The application for leave to appeal related only to the parole release date fixed for count 4. The central issue was whether the sentencing judge erred in applying the totality principle. [3].

Approach of the sentencing court judge to totality

In sentencing Ms Cook, the sentencing judge observed, as summarised by the Court of Appeal, that:

“There were difficulties in considering what a judge dealing with both sets of offences dealt would have done.
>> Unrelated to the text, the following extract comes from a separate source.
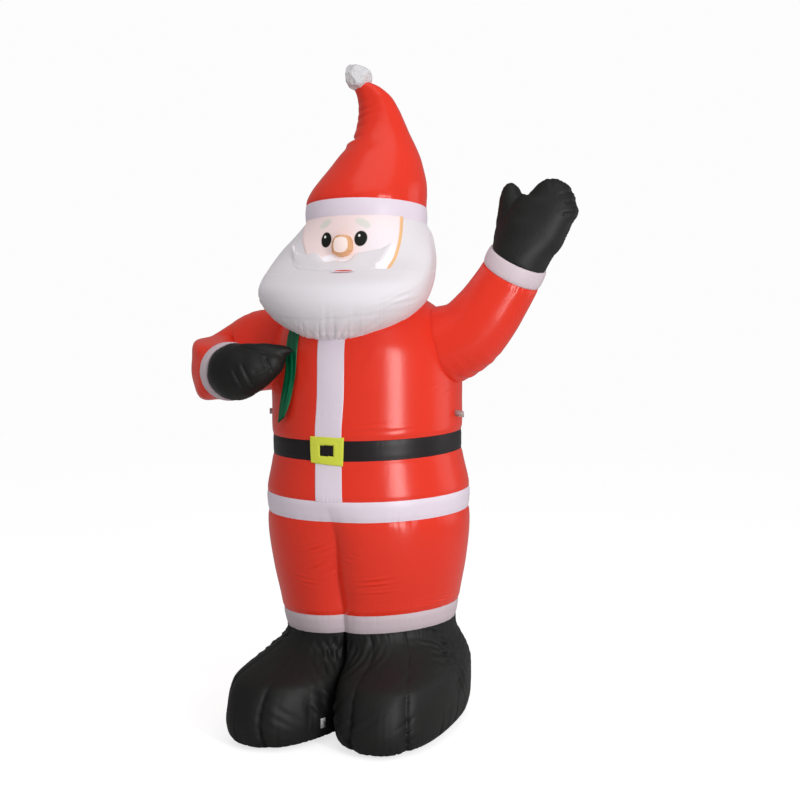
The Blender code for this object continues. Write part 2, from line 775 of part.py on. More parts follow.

The separation in time between the two sets of offences and the fact that those committed in September 2017 were ‘predominantly on someone else’s behalf’ whereas the offences committed in or about October 2019 were on Ms Cook’s account may have resulted in cumulative sentences in the hypothetical sentencing process for all offending at the same time.” [18].

The sentencing judge went on to find that given: (i) the subject offences were each “probably worth two and one-half years”; and that (ii) Ms Cook had been on parole for six months under the Lyons SJA sentence, one year’s imprisonment was an appropriate sentence on count 4. This sentence was to be concurrent with the Lyons SJA sentence. [19].

Did the sentencing judge err in applying the totality principle?

On appeal, Ms Cook made various arguments in respect of the issue of totality. [20]. Underpinning each of these arguments was the submission that:

“the application of the totality principle caused an unfair outcome where she was sentenced to a higher sentence (12 months’ imprisonment) than if she had been sentenced upon the 2019 offences alone and received a head sentence of two and one-half years with an immediate parole release date after one-third of the sentence which would have resulted in 10 months in custody.” [20].

It was submitted on behalf of Ms Cook that the totality principle as per Mill v the Queen (1988) 155 CLR 59 (“Mill”) did not apply due to a gap between the incidences of offending, 2017 and 2019, and the offences were not sufficiently similar in nature. [21].

Justice Mullins (with whom McMurdo and Holmes JJ agreed) held that Mill, and the cases which subsequently built upon it, “do not necessarily limit the application of the totality principle in other appropriate cases where the rationale for the totality principle may justify its application in other cases where the circumstances do not fall squarely within the facts of the earlier cases”. [25]. Her Honour rejected the argument that the sentencing judge was in error in asking what the hypothetical sentence would have been if Ms Cook had been sentenced for the 2017 and 2019 offences at the same time. [27]–[29]. Further, her Honour explained that it was “beyond doubt that totality issues can be considered in relation to a sentence being served in the community”. [30].

The Court of Appeal held that the gap between the incidence of offending “disappeared” due to the fact that Ms Cook was sentenced for the 2017 offences in October 2020 and that the 2019 charges remained outstanding. [37].

In these circumstances, totality was a live issue in the sentencing exercise for the 2019 charges. [37]. The sentencing for the 2019 charges “was constrained by the effect of the sentence imposed for the 2017 offences”. [38].

Ultimately, the Court of Appeal held that a custodial sentence of 12 months’ imprisonment on count 4, requiring actual custody, was fair when considered against the background of the 2017 offences. [38].

There was no misapplication of the totality principle by the sentencing judge. [39]. The application for leave to appeal against sentence was refused. [45].